Besides this, we can help align our country's actual government policy with our stated aims. For decades now, Congress has acted very schizophrenically, on the one hand deploring the decreasing health of our country, and on the other hand massively supporting the system that has led to that poor health. The prime culprit here is the Farm Bill, which overwhelmingly subsidizes the production of grain crops using unsustainable levels of pesticides and other gunk. That has led to a highly inefficient series of outcomes: we sweeten our drinks with corn, and we turn corn into fuel for our cars (arguably better than burning gasoline, but corn is one of the least efficient alternative fuel sources, and is only chosen because the government has made it cheap). This has also led to the monoculture of our agriculture; Iowa used to grow a huge variety of fruits, vegetables, starches, and animals, but now produces almost nothing but corn, soybeans, and pork. We should put our money where our mouth is: support small-scale mom-and-pop farmers instead of subsidizing ADM and other corporate behemoths; cut down on subsidies for commodity crops and increase subsidies for fruits and vegetables, which will help drive down their price, make them easier to buy and more available, and increase consumption; and reward farmers for farming sustainably and preserving their topsoil, instead of relying on ever-increasing chemical support.

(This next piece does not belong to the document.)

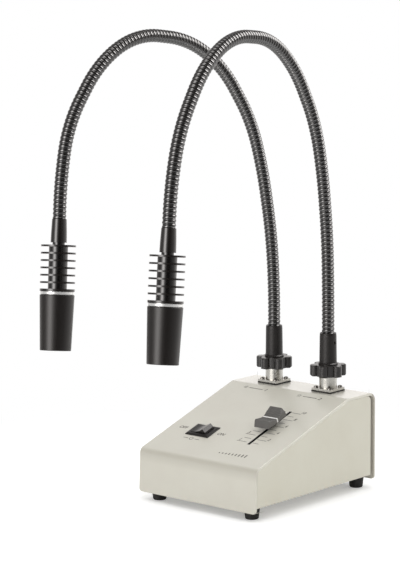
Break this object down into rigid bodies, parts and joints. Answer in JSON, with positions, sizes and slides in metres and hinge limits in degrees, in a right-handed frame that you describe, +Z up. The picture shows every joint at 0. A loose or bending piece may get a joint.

The Farm Bill will probably be coming up for reauthorization in 2012, and in the middle of a huge election, I can see it being very political. We should take that opportunity to align our tax dollars with our goals, instead of putting them at odds with one another.
Until then, though, there's plenty that we can do in our own lives to improve our diet, and vote with our dollars for better food. The market for organic foods and farmer's markets have exploded in the past decade, as a direct result of the increasing demand from regular consumers. Food quality has been one area where the government has followed public opinion, not driven it, and the choices we make today will not only benefit us, but the rest of the country as well.